Benedicto Sánchez Peña es misionero espiritano y toledano de nacimiento, aunque su corazón está en Angola. Con el pueblo angoleño compartió una larga guerra –que duró más de 30 años–, y también el difícil proceso de reconciliación posterior. «Llegué allí en 1986 para sustituir a otro sacerdote que falleció tras pisar una mina antipersona de camino a una aldea. Iba a celebrar la Misa de Pentecostés». En 2012 volvió a España para trabajar en un centro de toxicómanos en Aranda de Duero, centro que desde hace dos años es un albergue para peregrinos. «Deseo volver a Angola. Este mes me dirán si mis superiores aceptan mi petición de regreso». El misionero acaba de publicar Diarios de amistad en África (ed. Letras de autor) donde cuenta toda su experiencia africana
Llegó usted a Angola en 1986, en plena guerra civil. ¿Cuál era su labor?
Todo empezó el día que llegué, un 28 de agosto. Era domingo. Llevaba una lectura preparada sobre visitar a los huérfanos y a las viudas. Durante la homilía pregunté cuántos huérfanos había y levantaron la mano 70 niños. Ahí descubrí lo que Dios quería de mí. Entregué un cuaderno a los catequistas para que contaran cuántos pequeños huérfanos había en cada aldea de nuestra misión. En total eran 700. Así que nos pusimos en marcha para acogerlos.
¿En orfanatos?
No, eran los propios habitantes de las aldeas quienes cuidaban de ellos en sus casas. Recuerdo especialmente a las mujeres de la Legión de María: eran grandiosas. Iban con el rosario en la mano saltando por las trincheras y se encargaban de velar día y noche por los pequeños. Los integraban en sus familias, con los abuelos, con los tíos…
¿En la misión crearon una pastoral específica para estos niños?

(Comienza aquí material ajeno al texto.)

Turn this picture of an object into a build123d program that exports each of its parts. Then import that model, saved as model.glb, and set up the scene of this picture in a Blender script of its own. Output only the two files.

Creamos los cánticos de la paz, el amor y reconciliación en su lengua, el kimbundu. Era nuestra respuesta a la guerra. Los niños cantaban a gritos, con una alegría maravillosa.
Regresó a España en 1991, aunque nueve años después volvió a marcharse a Angola…

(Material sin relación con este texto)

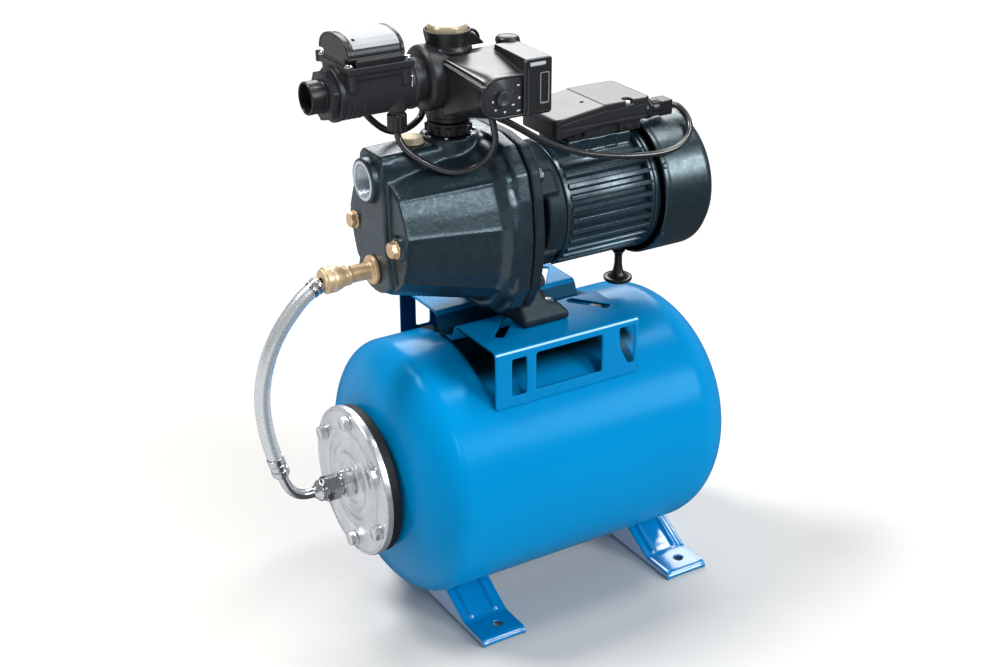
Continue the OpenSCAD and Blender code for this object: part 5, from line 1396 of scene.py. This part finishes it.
def disc_data(x, z, r, y0=-80.7, y1=-80.2, n=20, ry=None):
    return extruded([(x + r * math.cos(2 * math.pi * k / n), z + (ry or r) * math.sin(2 * math.pi * k / n)) for k in range(n)], y0, y1, 0.15, "xz")


dots = [disc_data(x, z, r) for x, z, r in ((-105.8, 569.6, 0.75), (-96.8, 573.6, 0.6), (-87.6, 568.0, 0.75), (-108.3, 561.2, 1.05), (-105.4, 553.2, 1.05), (-95.6, 550.0, 1.15), (-80.4, 561.2, 1.2))]
dash = [extruded(rr_outline(x - w, x + w, z - 0.65, z + 0.65, 0.5, 3), -80.7, -80.2, 0.12, "xz") for x, z, w in ((-86.8, 555.6, 1.5), (-81.4, 573.2, 1.5), (-81.2, 549.3, 1.9))]
v, q = joined(dots[3:] + dash)
to_object("panel_marks", v, q, "mark_pale", slot="label", sharp=40)
v, q = joined(dots[:3])
to_object("panel_marks_dim", v, q, "mark_dim", slot="label", sharp=40)
turned("button_cap", [(0, -82.9), (1.6, -83.1), (4.2, -83.7), (5.6, -84.4), (6.6, -84.4), (7.2, -83.8), (7.2, -83.3), (6.6, -83.1), (5.25, -83.1), (5.25, -78), (0, -78)], "button", "y", (563.4, -98.3), 72,
       False, None, 0.35, 3, 50, body="button", rep=("panel_button",), slot="button")
turned("button_mark", [(0, -83.4), (0.9, -83.4), (1.0, -83.2), (1.0, -82.6), (0, -82.6)], "black_gloss", "y", (564.4, -98.0), 24, False, None, 0, 3, 50, body="button", slot="button")

# ---------------------------------------------------------------- flow switch
HB = 0.78
f = Field(-239, -148.6, -34, 37.5, 524.6, 602.4, HB)
f.add(f.cyl("x", -226, -150.05, 24.3, 0, 567))
f.add(f.box(-224.5, -161, -24.3, 24.3, 567, 591))
f.add(f.rbox(-224.2, -161.4, -27.6, 28.4, 583.4, 590.4, 1.4), 2.0)
f.add(f.rbox(-226, -160, -31, 32.5, 589.5, 597, 1.0), 0.6)
f.add(f.cyl("x", -232, -226, 25.6, 0, 567), 0.4)
f.cut(f.cyl("x", -229.4, -228.7, 26.5, 0, 567) * 1.0 + 50 * (np.hypot(f.Y, f.Z - 567) < 24.9), 0.2)
for x in (-220, -166):
    for s in (-1, 1):
        f.add(f.cyl("z", 574, 591, 4.4, x, s * 25), 1.2)
f.add(f.cyl("z", 546.6, 575, 9.5, -171, -14), 1.6)
f.add(f.cyl("z", 541, 560, 6, -188, 20), 1.2)
for x in (-221.6, -216.6, -211.6, -206.6):
    f.add(np.maximum(f.cyl("x", x - 0.9, x + 0.9, 25.2, 0, 567), f.Z - (563.5 if x < -215 else 560)), 0.6)
f.add(f.rbox(-227.5, -222, 31, 35, 589, 600, 0.8), 0.4)
f.add(f.cyl("x", -237.4, -232, 19.8, 0, 567))
f.add(f.cyl("x", -154.5, -150.05, 25.4, 0, 567), 0.6)
f.soften(1)
f.cut(f.cyl("x", -245, -140, 13.2, 0, 567))
f.cut(f.cyl("z", 520, 560, 3.6, -171, -14))
f.cut(f.cyl("z", 520, 552, 3.6, -188, 20))
from_field("flow_shell", f, "black_plastic", rep=("flow_body",), slot="black_plastic")
f = Field(-228.5, -166.5, -34.5, 34.5, 594.8, 625, HB)
arch = [(0, 621.8), (5.5, 621.5), (11, 620.8), (14.6, 619.9), (18, 618.7), (21.1, 617.1), (23.8, 615.2), (26.2, 612.8), (27.8, 610.2), (28.8, 607.4), (29.0, 604.8), (31.4, 602.4), (31.6, 600.6), (31.6, 597.1)]
arc2 = poly_sd(f.Y.ravel(), f.Z.ravel(), np.array(mirrored(arch + [(0, 597.1)]) if False else mirrored(arch), float)).reshape(1, f.n[1], f.n[2])
f.add(np.maximum(arc2, np.abs(f.X + 197.5) - 28.5))
for c in (-224.2, -170.8):
    f.add(np.maximum(np.maximum(arc2 - 0.75, np.abs(f.X - c) - 1.8), 603.6 - f.Z), 0.2)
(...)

Sí, me vine en contra de mi voluntad. Por obediencia. Cuando volví en el año 2000, todos mis niños eran ya jóvenes militares del Gobierno. Uno de los días que fui a la cárcel me encontré con uno de ellos. Cuando me vio empezó a gritar tras las rejas: «¡Padre, estoy aquí, soy tu hijo!». Abrieron la puerta y caímos llorando los dos. Ese fue otro gran descubrimiento de la voluntad de Dios para mí: encontrarme con mis niños, que habían tenido que alistarse en el Ejército a la fuerza.
Y así estuvo once años. Buscándolos.
Fui encontrándolos y logré romper el muro del comunismo, que entonces nos separaba. El obispo estaba asombrado.
¿Dónde los encontró?
Iba a pie a buscarles a los controles militares y a los cuarteles. Al principio llegaba temblando. Pero luego vi que Dios había llegado allí antes que yo. Recuerdo un día en el que me habían preparado en el cuartel una sombra y la única silla que había. Ellos se sentaron en el suelo, se quitaron los fusiles y me pidieron que les hablase de la Biblia, que rezase por sus muertos… Aquello era una frontera entre el cielo y la tierra.

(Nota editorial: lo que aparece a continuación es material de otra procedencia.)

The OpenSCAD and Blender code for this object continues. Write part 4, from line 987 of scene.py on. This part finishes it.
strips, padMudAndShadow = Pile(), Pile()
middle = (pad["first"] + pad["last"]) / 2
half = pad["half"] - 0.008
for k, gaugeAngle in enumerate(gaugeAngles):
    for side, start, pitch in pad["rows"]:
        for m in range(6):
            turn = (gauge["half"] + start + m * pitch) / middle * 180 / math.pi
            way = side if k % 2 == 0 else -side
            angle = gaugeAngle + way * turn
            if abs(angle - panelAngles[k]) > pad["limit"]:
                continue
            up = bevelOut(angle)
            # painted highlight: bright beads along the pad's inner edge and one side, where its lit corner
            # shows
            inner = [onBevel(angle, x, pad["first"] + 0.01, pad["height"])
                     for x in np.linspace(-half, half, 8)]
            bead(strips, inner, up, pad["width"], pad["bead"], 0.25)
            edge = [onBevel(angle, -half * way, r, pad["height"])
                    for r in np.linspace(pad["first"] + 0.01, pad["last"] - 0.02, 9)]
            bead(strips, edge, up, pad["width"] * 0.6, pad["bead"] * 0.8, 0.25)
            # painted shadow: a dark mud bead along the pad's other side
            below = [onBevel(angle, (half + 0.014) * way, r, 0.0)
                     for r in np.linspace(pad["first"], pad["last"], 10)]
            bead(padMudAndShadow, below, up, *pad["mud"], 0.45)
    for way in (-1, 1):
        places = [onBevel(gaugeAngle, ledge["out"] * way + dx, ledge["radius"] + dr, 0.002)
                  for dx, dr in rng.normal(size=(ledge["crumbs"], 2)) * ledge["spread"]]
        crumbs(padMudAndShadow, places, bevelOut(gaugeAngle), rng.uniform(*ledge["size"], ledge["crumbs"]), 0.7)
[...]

Luego se dio la vuelta a la tortilla. Eran los soldados quienes acudían a buscarle.
Empezaron a pasar por la misión a saludarme y se traían a sus compañeros de cuartel. Antes de ir a combatir me pedían una oración de protección, una estampa de la Virgen… La misión se convirtió en lugar de peregrinación de militares.
Y terminó yendo a sus casas.
Fue el tercer paso. Me pedían que fuera a conocer a sus familias. Incluso ponían mi nombre a sus hijos. Bauticé a muchos niños y también a sus padres, que no pudieron bautizarse antes por la guerra. Querían que les hablase de Dios, me preguntaban si Él les iba a perdonar por el mal que habían hecho y si podían entrar a la iglesia para rezar después de tantos años sin ir. Yo les enseñaba historias bíblicas de reconciliación, y terminaron yendo a Misa.